Problem description:
Copy the data exactly from the line that contains "Model this object" through the line that contains "through the pins.", keeping both end lines and leaving out everything else.

Rows from a dataset

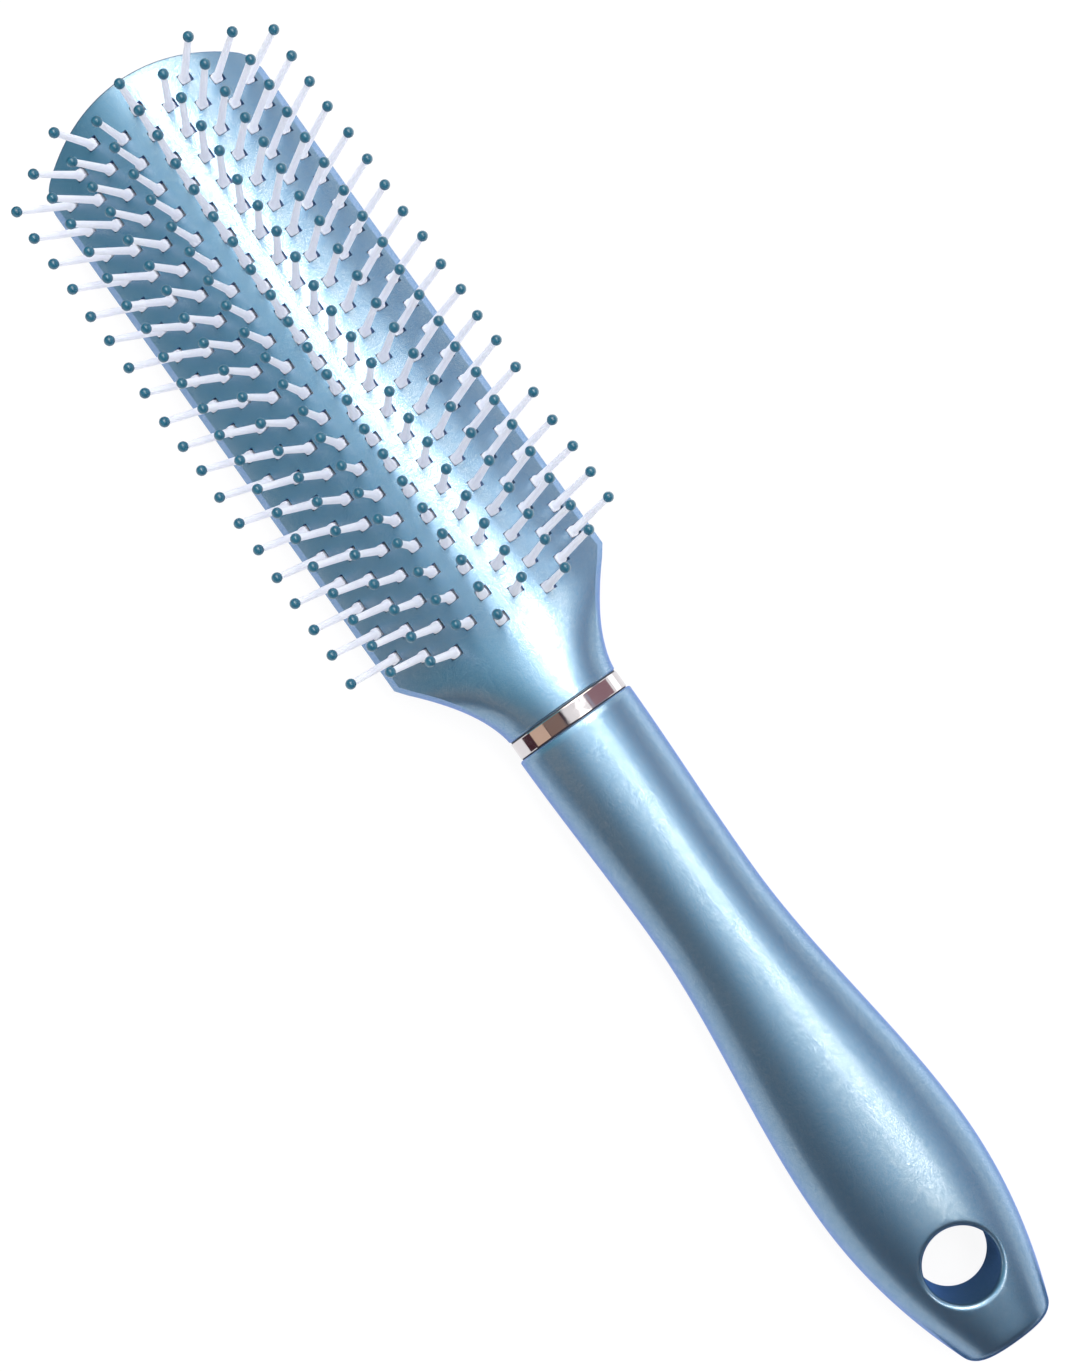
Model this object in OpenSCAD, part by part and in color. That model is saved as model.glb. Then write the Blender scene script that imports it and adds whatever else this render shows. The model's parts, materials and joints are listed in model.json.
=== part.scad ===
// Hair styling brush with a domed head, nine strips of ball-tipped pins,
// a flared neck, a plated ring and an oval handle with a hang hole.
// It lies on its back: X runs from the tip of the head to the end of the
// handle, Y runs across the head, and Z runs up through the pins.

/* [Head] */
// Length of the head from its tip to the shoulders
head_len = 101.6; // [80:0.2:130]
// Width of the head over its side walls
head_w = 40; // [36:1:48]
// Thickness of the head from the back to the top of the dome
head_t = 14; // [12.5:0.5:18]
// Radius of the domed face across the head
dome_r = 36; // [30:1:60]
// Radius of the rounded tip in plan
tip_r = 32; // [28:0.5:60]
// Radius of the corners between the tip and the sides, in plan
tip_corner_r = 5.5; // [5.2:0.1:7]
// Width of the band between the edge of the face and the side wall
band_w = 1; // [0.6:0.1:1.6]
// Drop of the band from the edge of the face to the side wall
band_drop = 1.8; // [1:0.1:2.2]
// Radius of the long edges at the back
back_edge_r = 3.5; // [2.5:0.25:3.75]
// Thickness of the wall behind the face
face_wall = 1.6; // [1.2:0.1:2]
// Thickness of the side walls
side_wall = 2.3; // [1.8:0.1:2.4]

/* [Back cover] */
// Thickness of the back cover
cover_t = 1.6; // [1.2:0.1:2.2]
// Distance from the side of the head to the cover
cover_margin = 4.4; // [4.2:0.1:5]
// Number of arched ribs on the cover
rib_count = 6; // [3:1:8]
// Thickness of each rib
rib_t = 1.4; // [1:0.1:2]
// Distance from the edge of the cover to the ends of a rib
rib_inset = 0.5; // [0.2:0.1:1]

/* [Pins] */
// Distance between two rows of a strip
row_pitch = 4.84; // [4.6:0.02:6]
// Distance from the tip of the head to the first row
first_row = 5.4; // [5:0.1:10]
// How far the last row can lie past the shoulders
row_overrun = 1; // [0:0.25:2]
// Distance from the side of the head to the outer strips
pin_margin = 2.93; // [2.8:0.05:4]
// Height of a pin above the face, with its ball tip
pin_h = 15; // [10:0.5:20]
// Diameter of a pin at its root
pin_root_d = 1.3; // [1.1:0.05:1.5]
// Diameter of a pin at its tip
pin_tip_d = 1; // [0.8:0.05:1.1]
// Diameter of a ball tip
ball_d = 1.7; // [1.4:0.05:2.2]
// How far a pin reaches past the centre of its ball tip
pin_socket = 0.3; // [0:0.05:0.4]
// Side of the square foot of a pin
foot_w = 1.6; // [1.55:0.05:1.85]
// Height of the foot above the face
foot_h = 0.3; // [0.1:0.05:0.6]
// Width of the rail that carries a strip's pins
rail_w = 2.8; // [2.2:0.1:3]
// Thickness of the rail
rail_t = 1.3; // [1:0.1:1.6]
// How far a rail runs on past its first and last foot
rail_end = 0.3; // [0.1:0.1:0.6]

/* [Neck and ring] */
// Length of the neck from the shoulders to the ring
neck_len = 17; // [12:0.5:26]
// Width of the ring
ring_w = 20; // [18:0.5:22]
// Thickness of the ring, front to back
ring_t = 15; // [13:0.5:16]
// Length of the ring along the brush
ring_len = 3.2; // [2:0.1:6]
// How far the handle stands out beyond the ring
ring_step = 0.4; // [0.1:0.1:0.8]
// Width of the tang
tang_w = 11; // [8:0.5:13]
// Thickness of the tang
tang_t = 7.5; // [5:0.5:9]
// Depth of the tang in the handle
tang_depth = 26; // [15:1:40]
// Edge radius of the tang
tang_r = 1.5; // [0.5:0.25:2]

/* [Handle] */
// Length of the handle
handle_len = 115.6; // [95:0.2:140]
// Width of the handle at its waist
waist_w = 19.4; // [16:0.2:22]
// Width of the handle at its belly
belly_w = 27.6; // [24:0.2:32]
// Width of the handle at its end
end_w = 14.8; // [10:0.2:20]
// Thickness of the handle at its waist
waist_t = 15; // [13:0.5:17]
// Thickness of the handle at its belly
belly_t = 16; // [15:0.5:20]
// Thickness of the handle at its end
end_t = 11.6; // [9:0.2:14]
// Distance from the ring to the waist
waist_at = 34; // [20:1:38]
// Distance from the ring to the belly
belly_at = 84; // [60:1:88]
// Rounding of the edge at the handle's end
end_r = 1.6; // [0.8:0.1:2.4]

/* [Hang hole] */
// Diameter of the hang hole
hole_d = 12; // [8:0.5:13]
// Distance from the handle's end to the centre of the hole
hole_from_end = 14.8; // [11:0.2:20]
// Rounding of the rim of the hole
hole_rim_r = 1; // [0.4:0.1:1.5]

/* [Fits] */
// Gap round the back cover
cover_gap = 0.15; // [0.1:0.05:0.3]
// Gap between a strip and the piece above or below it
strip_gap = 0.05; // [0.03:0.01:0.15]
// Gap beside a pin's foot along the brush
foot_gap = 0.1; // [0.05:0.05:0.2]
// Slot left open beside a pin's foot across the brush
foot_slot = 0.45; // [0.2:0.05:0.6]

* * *

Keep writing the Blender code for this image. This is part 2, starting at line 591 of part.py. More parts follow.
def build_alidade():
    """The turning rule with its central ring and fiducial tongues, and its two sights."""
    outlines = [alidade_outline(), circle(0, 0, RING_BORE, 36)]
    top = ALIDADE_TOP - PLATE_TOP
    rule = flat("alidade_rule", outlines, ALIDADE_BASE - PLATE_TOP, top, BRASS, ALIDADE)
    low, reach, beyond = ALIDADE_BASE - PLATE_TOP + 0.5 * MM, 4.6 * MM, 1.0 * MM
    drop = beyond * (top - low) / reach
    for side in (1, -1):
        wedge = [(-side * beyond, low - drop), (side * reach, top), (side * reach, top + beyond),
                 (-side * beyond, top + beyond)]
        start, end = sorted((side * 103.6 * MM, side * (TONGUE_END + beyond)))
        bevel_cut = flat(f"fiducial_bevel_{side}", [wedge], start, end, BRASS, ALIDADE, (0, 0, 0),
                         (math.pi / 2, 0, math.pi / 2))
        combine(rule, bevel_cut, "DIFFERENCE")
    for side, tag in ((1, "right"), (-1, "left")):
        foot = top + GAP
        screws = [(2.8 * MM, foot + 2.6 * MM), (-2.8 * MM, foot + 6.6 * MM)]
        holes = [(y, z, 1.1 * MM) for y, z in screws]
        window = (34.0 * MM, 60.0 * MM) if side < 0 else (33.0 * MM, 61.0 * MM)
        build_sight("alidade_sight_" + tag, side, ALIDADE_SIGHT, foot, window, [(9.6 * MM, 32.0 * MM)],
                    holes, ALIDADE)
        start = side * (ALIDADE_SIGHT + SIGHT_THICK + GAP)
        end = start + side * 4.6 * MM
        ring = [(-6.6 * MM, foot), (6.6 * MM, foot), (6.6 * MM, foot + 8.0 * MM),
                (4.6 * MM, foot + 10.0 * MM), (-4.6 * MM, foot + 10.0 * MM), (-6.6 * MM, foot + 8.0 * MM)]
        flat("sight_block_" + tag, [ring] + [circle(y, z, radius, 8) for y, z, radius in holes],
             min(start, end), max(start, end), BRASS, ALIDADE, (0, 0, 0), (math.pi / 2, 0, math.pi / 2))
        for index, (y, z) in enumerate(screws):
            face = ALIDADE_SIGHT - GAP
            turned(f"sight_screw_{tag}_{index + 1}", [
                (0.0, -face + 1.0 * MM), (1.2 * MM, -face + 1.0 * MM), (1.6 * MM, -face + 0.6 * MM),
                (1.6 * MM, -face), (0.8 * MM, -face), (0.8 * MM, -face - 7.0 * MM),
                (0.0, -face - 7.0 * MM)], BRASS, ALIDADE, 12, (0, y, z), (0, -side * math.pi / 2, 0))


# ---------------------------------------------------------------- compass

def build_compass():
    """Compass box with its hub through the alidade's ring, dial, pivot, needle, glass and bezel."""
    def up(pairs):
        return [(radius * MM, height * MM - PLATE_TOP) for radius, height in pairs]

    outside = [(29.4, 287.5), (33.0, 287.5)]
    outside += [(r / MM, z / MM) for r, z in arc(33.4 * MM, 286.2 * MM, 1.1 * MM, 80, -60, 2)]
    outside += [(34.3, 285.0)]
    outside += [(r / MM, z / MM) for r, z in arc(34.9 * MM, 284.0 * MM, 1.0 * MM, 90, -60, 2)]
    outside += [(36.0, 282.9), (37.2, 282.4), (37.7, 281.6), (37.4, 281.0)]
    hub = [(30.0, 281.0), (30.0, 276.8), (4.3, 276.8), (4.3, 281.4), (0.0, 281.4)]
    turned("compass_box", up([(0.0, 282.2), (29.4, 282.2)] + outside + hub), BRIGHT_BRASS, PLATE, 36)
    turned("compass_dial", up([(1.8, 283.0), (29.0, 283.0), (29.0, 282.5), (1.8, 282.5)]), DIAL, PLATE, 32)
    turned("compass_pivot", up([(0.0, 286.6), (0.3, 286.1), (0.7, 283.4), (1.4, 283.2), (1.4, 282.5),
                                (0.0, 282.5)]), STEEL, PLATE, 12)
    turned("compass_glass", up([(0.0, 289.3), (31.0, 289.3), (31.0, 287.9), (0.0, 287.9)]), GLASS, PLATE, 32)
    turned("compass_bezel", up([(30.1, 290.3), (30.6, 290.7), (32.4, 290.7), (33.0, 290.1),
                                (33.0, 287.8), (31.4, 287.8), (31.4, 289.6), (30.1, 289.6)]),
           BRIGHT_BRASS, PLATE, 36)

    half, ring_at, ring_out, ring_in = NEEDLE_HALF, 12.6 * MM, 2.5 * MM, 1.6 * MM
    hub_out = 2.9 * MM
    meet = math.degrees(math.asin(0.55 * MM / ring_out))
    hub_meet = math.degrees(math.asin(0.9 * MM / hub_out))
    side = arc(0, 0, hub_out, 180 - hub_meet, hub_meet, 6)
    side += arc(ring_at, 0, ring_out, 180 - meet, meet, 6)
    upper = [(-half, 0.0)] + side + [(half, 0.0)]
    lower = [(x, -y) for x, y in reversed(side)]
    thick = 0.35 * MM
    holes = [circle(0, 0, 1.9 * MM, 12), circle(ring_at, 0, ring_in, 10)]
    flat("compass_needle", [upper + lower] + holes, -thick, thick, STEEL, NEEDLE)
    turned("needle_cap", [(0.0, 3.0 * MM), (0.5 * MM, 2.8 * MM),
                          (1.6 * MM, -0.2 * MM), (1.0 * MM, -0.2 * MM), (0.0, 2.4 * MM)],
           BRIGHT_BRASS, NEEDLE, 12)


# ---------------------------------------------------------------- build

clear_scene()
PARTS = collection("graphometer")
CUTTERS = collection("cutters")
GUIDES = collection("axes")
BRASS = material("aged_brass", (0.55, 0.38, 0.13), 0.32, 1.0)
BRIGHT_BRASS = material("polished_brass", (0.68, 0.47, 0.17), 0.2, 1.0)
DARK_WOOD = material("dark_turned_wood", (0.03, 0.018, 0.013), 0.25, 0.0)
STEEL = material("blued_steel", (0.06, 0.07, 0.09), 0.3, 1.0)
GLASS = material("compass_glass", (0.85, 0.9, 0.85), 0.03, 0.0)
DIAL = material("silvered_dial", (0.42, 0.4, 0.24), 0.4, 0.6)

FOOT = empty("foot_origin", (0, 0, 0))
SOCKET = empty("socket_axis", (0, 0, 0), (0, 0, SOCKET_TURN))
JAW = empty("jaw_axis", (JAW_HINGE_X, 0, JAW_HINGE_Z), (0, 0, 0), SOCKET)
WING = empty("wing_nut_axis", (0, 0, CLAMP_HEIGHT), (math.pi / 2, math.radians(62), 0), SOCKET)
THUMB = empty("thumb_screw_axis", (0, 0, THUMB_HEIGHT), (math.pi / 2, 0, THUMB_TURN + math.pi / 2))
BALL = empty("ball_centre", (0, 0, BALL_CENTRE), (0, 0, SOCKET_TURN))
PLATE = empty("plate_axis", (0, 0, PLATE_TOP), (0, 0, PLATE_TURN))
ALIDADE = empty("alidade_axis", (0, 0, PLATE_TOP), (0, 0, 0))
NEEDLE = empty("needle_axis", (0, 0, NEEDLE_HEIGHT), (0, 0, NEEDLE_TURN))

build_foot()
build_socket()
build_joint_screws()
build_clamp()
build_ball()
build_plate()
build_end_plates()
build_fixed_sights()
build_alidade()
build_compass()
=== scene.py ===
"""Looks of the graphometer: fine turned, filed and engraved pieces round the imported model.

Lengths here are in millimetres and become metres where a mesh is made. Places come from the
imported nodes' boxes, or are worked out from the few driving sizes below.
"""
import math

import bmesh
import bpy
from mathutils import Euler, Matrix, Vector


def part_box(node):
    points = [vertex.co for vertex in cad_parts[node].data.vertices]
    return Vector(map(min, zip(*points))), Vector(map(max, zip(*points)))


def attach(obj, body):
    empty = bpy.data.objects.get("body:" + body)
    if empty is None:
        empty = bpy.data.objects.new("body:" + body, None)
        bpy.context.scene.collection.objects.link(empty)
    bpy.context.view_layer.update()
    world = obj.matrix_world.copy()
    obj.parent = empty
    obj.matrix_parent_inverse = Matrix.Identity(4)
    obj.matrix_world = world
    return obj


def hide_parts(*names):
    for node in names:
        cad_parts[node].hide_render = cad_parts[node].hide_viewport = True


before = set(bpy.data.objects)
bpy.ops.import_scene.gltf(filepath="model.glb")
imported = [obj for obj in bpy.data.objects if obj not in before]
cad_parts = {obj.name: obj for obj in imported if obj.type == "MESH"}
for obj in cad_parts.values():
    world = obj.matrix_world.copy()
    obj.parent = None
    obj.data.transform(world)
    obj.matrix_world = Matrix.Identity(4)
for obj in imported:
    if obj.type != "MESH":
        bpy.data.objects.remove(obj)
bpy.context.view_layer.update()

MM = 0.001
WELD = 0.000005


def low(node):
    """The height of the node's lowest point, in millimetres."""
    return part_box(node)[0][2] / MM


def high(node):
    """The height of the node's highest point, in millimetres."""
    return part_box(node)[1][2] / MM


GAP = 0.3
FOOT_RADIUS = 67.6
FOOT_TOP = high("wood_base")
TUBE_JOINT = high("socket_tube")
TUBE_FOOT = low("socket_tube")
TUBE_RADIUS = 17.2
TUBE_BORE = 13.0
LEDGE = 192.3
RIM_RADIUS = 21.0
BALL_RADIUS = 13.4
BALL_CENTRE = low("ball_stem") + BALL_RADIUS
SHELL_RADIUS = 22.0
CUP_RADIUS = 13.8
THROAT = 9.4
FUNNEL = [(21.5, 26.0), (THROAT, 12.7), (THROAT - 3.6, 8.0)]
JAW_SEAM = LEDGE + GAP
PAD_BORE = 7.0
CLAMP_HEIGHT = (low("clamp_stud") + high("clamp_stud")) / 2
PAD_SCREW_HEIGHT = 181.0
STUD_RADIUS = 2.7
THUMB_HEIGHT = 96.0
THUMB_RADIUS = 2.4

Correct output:
Model this object in OpenSCAD, part by part and in color. That model is saved as model.glb. Then write the Blender scene script that imports it and adds whatever else this render shows. The model's parts, materials and joints are listed in model.json.
=== part.scad ===
// Hair styling brush with a domed head, nine strips of ball-tipped pins,
// a flared neck, a plated ring and an oval handle with a hang hole.
// It lies on its back: X runs from the tip of the head to the end of the
// handle, Y runs across the head, and Z runs up through the pins.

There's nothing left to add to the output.